Does an active Top Secret or SCI clearance transfer automatically to a new agency?

Not entirely. Top Secret eligibility and SCI access are separate decisions. The receiving agency can accept your Top Secret eligibility through reciprocity, but SCI or program access still requires its own need-to-know determination and indoctrination by the office controlling that compartment, even if your prior access was active.

How long does a clearance crossover typically take?

There's no dependable universal average, cases have closed in days and others stretched to months. Instead of asking for a general timeline, ask your gaining security office for your case's specific status: whether eligibility has been validated, your records located, and adjudication started.

When is it safe to give notice on a clearance-dependent offer?

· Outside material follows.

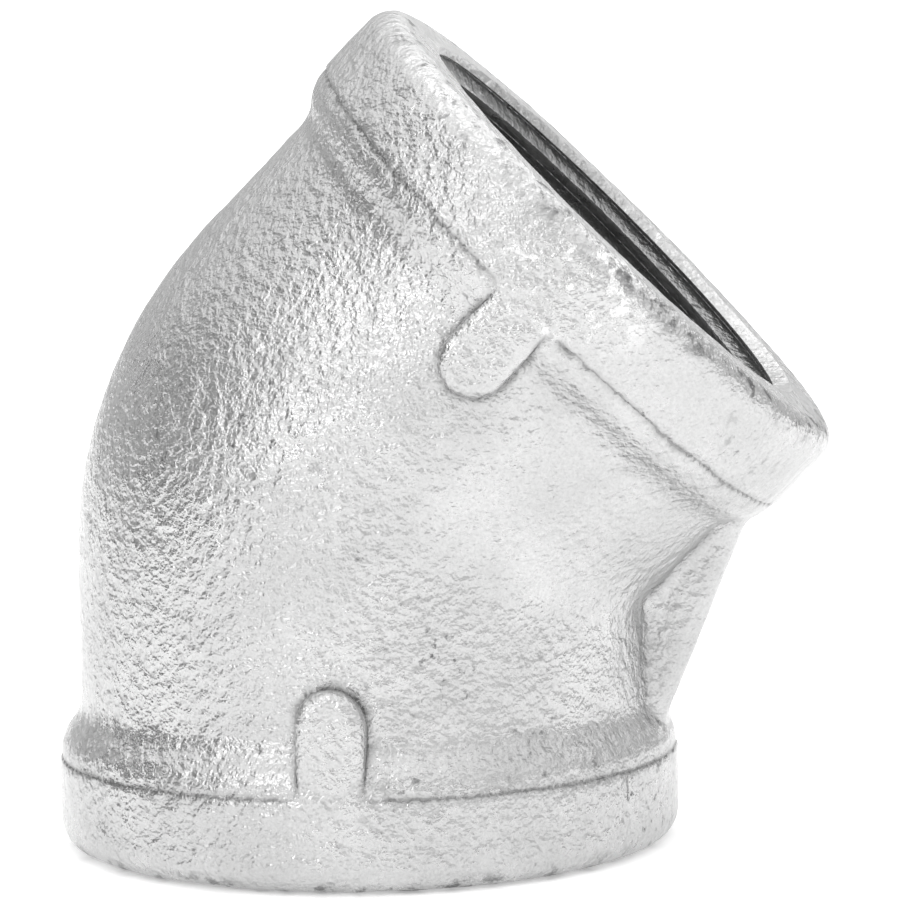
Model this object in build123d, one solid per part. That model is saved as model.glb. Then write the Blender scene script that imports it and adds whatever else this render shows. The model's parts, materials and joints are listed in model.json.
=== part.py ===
from build123d import *
import math
import os

os.makedirs("parts", exist_ok=True)

# Malleable-iron pipe elbow, 45 degrees, female taper pipe thread NPS 1-1/2 at both ends.
# Millimetres, +Z up. The origin is the centre of the lower port's end face, and the lower
# port's axis is +Z. The bend turns the passage towards +X. The casting is its own mirror
# image across Y = 0 and, but for the threads, across the plane through the bend's middle.

# --- pipe thread, ASME B1.20.1, NPT 1-1/2 -------------------------------------
THREADS_PER_INCH = 11.5
THREAD_MAJOR_RADIUS = 24.02    # root of the internal thread, at the end face
THREAD_TAPER = 1.0 / 32.0      # radius lost per millimetre of depth
THREAD_LENGTH = 17.8           # depth of the threaded socket
THREAD_FLANK_DEG = 30.0        # each flank against the radial direction
THREAD_ROOT_FLAT = 0.10
THREAD_CLEARANCE = 0.8         # how far the cut stands off the bored wall, towards the axis
THREAD_CUT_TURNS = 3           # turns cut at a time
THREAD_LEAD_IN = 2.133         # turns cut before the end face; sets where the thread starts
THREAD_DEPTH = 1.72            # from the bored wall out to the root, at the end face
MOUTH_CLEARANCE = 0.43         # countersink beyond the root, on radius

# --- casting -------------------------------------------------------------------
BEND_DEG = 45.0
CENTRE_TO_FACE = 36.3          # end face to the point where the two axes meet
BEND_RADIUS = 19.5             # centre line of the bend
PASSAGE_CLEARANCE = 0.58       # cast passage beyond the thread's root, on radius
WALL = 4.25                    # wall of the body
BAND_STEP = 2.35               # band above the body, on radius
BAND_WIDTH = 9.5
BAND_EDGE_R = 2.7              # rounding at the end face
SHOULDER_RISE = 1.4            # band to the corner that the shoulder rounds
SHOULDER_R = 3.2
FLARE_LENGTH = 2.6             # slope from that corner down to the body
FLARE_R = 3.0
RELIEF_CHAMFER = 1.2           # from the socket into the passage

# --- tabs on both sides and the web inside the bend ---------------------------
TAB_WIDTH = 7.2
TAB_REACH = 10.3               # tip of the tab beyond the band
TAB_SINK = 0.08                # tab face under the band's surface
TAB_EDGE_R = 0.9
WEB_THICKNESS = 11.0
WEB_PROUD = 1.05               # foot of the web beyond the body
WEB_FOOT_RISE = 2.05           # corner of the web above the band
WEB_EDGE_R = 2.0

# --- sizes that follow ----------------------------------------------------------
PITCH = 25.4 / THREADS_PER_INCH
TAPPING_RADIUS = THREAD_MAJOR_RADIUS - THREAD_DEPTH
MOUTH_RADIUS = THREAD_MAJOR_RADIUS + MOUTH_CLEARANCE
PASSAGE_RADIUS = THREAD_MAJOR_RADIUS + PASSAGE_CLEARANCE
BODY_RADIUS = PASSAGE_RADIUS + WALL
BAND_RADIUS = BODY_RADIUS + BAND_STEP
HALF_BEND = math.radians(BEND_DEG) / 2
LEG = CENTRE_TO_FACE - BEND_RADIUS * math.tan(HALF_BEND)
MEETING = Vector(0, 0, CENTRE_TO_FACE)
UPPER_AXIS = Vector(math.sin(2 * HALF_BEND), 0, math.cos(2 * HALF_BEND))
UPPER_FACE = MEETING + UPPER_AXIS * CENTRE_TO_FACE

# Both port frames stand on their end face, with Z into the elbow and X to the inside
# of the bend.
LOWER_PORT = Plane(origin=(0, 0, 0), x_dir=(1, 0, 0), z_dir=(0, 0, 1))
UPPER_PORT = Plane(
    origin=UPPER_FACE,
    x_dir=Vector(UPPER_AXIS.Z, 0, -UPPER_AXIS.X),
    z_dir=UPPER_AXIS * -1,
)
# The plane through the bend's middle. Half of the casting mirrors into the other half.
BEND_MIDDLE = Plane(
    origin=MEETING,
    x_dir=(0, 1, 0),
    z_dir=Vector(math.sin(HALF_BEND), 0, math.cos(HALF_BEND)),
)


def bend_of(radius):
    """The bent stretch of a round form, cut off flat where it would pass the bend's own axis."""
    section = Plane.XY.offset(LEG) * Circle(radius)
    inside = Plane.XY.offset(LEG) * Pos(BEND_RADIUS - 2 * radius, 0) * Rectangle(4 * radius, 4 * radius)
    section = section & inside
    hinge = Axis((BEND_RADIUS, 0, LEG), (0, 1, 0))
    return revolve(section, hinge, BEND_DEG)


def leg_of(radius, start):
    """A straight round stretch from a depth below the end face to the bend's middle."""
    return Pos(0, 0, start) * Cylinder(
        radius, LEG - start, align=(Align.CENTER, Align.CENTER, Align.MIN)
    )


def band():
    """The thick ring at a port, with a rounded rim and a rounded shoulder down to the body."""
    shoulder = BAND_WIDTH + SHOULDER_RISE
    top = shoulder + FLARE_LENGTH
    corners = [
        (0, 0),
        (BAND_RADIUS, 0),
        (BAND_RADIUS, shoulder),
        (BODY_RADIUS, top),
        (BODY_RADIUS, top + FLARE_LENGTH),
        (0, top + FLARE_LENGTH),
    ]
    outline = Plane.XZ * make_face(Polyline(*corners, close=True))

    def corner(radius, height):
        return outline.vertices().sort_by_distance((radius, 0, height))[0]

    outline = fillet(corner(BAND_RADIUS, 0), BAND_EDGE_R)
    outline = fillet(corner(BAND_RADIUS, shoulder), SHOULDER_R)
    outline = fillet(corner(BODY_RADIUS, top), FLARE_R)
    return revolve(outline, Axis.Z)


def tab(side):
    """The flat round-ended boss that runs from the band along the body, level with the band."""
    tip = BAND_WIDTH + TAB_REACH
    base = BAND_WIDTH / 2
    length = tip - base
    outline = Plane.XZ * Pos(0, base + length / 2) * Rectangle(TAB_WIDTH, length)
    ends = outline.vertices().sort_by(Axis.Z)[2:]
    outline = fillet(ends, 0.999 * TAB_WIDTH / 2)
    reach = BAND_RADIUS - TAB_SINK
    block = extrude(outline, reach + 1, both=True)
    block = block & (Pos(0, side * reach, tip / 2) * Box(2 * TAB_WIDTH, 2 * WALL + 2 * BAND_STEP, 2 * tip))
    block = block & Cylinder(reach, 4 * tip)
    outer = [
        edge
        for edge in block.edges()
        if abs(edge.center().Y) > reach - 1.0 and edge.center().Z > base + 0.1
    ]
    return fillet(outer, TAB_EDGE_R)


def web():
    """The flat-sided stiffener that fills the inside of the bend from band to band."""
    foot_x = BODY_RADIUS + WEB_PROUD
    foot = Vector(foot_x, 0, BAND_WIDTH / 2)
    corner = Vector(foot_x, 0, BAND_WIDTH + WEB_FOOT_RISE)
    across = BEND_MIDDLE.z_dir
    far_corner = corner - across * 2 * (corner - MEETING).dot(across)
    far_foot = foot - across * 2 * (foot - MEETING).dot(across)
    back = MEETING
    outline = make_face(Polyline(foot, corner, far_corner, far_foot, back, close=True))
    plate = extrude(outline, WEB_THICKNESS / 2, dir=(0, 1, 0), both=True)
    rims = [edge for edge in plate.edges() if abs(edge.center().Y) > WEB_THICKNESS / 2 - 0.01]
    return fillet(rims, WEB_EDGE_R)


def socket():
    """What is taken out at one port before tapping: the countersink and the bored wall."""
    sink = MOUTH_RADIUS - TAPPING_RADIUS
    corners = [
        (0, -1),
        (MOUTH_RADIUS + 1, -1),
        (TAPPING_RADIUS, sink),
        (TAPPING_RADIUS, THREAD_LENGTH - RELIEF_CHAMFER),
        (PASSAGE_RADIUS, THREAD_LENGTH + PASSAGE_RADIUS - TAPPING_RADIUS - RELIEF_CHAMFER),
        (0, THREAD_LENGTH + PASSAGE_RADIUS - TAPPING_RADIUS - RELIEF_CHAMFER),
    ]
    return revolve(Plane.XZ * make_face(Polyline(*corners, close=True)), Axis.Z)


def thread_groove(start):
    """A few turns of the taper tap's helical cut, from a depth below the end face."""
    root = THREAD_MAJOR_RADIUS - start * THREAD_TAPER
    depth = THREAD_DEPTH
    half_root = THREAD_ROOT_FLAT / 2
    half_mouth = half_root + depth * math.tan(math.radians(THREAD_FLANK_DEG))
    taper = math.degrees(math.atan(THREAD_TAPER))
    path = Pos(0, 0, start) * Helix(PITCH, THREAD_CUT_TURNS * PITCH, root, cone_angle=-taper)
    flank = [
        (root - depth - THREAD_CLEARANCE, -half_mouth),
        (root - depth, -half_mouth),
        (root, -half_root),
        (root, half_root),
        (root - depth, half_mouth),
        (root - depth - THREAD_CLEARANCE, half_mouth),
    ]
    section = Pos(0, 0, start) * (Plane.XZ * make_face(Polyline(*flank, close=True)))
    return sweep(section, path, is_frenet=True)


def outside():
    """Everything that the mould forms, as one closed form without its passage."""
    half = leg_of(BODY_RADIUS, BAND_WIDTH / 2) + band() + tab(1) + tab(-1)
    return half + bend_of(BODY_RADIUS) + mirror(half, BEND_MIDDLE) + web()


def passage():
    """The cored passage between the two sockets."""
    half = leg_of(PASSAGE_RADIUS, THREAD_LENGTH + PASSAGE_RADIUS - TAPPING_RADIUS - RELIEF_CHAMFER)
    return half + bend_of(PASSAGE_RADIUS) + mirror(half, BEND_MIDDLE)


casting = outside() - passage()
for port in (LOWER_PORT, UPPER_PORT):
    casting = casting - port.location * socket()
turns = math.ceil(THREAD_LENGTH / PITCH) + THREAD_CUT_TURNS
for first in range(0, turns, THREAD_CUT_TURNS):
    groove = thread_groove((first - THREAD_LEAD_IN) * PITCH)
    for port in (LOWER_PORT, UPPER_PORT):
        casting = casting - port.location * groove

(elbow_casting,) = casting.solids()
export_step(elbow_casting, "parts/elbow_casting.step")
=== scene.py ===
# %% [markdown]
# This lesson builds a forty-five degree pipe elbow: a malleable-iron casting, dipped in hot zinc,
# with a taper pipe thread tapped into each end. We first load the engineering model, which fixes
# where everything is, and keep its box so that at the end every vertex is held inside it.

# %% Load the frame and keep its box
import json
import math
import bmesh
import bpy
from mathutils import Matrix, Vector, noise


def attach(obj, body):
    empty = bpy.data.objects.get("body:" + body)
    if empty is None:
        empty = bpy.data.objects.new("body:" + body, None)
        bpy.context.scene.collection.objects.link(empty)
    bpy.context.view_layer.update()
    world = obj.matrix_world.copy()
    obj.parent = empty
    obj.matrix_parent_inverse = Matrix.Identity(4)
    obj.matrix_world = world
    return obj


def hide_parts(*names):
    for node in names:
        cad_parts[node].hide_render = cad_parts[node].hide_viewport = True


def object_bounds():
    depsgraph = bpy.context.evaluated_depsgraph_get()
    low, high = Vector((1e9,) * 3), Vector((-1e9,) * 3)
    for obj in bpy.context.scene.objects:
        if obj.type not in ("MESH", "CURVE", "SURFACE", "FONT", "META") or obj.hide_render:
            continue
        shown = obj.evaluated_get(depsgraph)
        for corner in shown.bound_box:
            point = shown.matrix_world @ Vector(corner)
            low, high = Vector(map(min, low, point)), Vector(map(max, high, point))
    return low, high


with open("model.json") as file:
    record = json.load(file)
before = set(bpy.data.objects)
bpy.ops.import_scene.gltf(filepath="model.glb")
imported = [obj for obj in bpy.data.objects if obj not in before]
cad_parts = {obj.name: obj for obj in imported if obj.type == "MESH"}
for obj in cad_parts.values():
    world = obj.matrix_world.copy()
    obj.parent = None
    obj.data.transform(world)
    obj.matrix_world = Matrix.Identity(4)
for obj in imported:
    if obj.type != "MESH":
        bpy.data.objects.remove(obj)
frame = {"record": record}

cad_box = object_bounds()
mounts = {m["name"]: m for m in frame["record"]["mounts"]}
print("CAD box", [round(v * 1000, 2) for v in (*cad_box[0], *cad_box[1])], "mm")

# %% [markdown]
# The elbow's sizes are the fitting's own, in millimetres. Modelling in millimetres keeps bevels
# and merges away from rounding trouble; the finished mesh is shrunk to metres in one step.
# Both halves of the casting are alike, so we model the lower half and turn a copy half a
# revolution about the line that runs through the middle of the bend.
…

Treat written confirmation that reciprocity has been accepted, or that the clearance contingency has been removed from your offer, as the decision point, not a verbal or contingent offer. Indoctrination and badge or system access can still lag behind that milestone and often land around onboarding.

What should I ask if my crossover seems stalled?

Ask which step it's stuck on: records located, scope review, or adjudication, since offices don't always volunteer that on their own. If the hold involves unadjudicated information, expect limited detail on what surfaced, and plan around the delay rather than waiting for an explanation.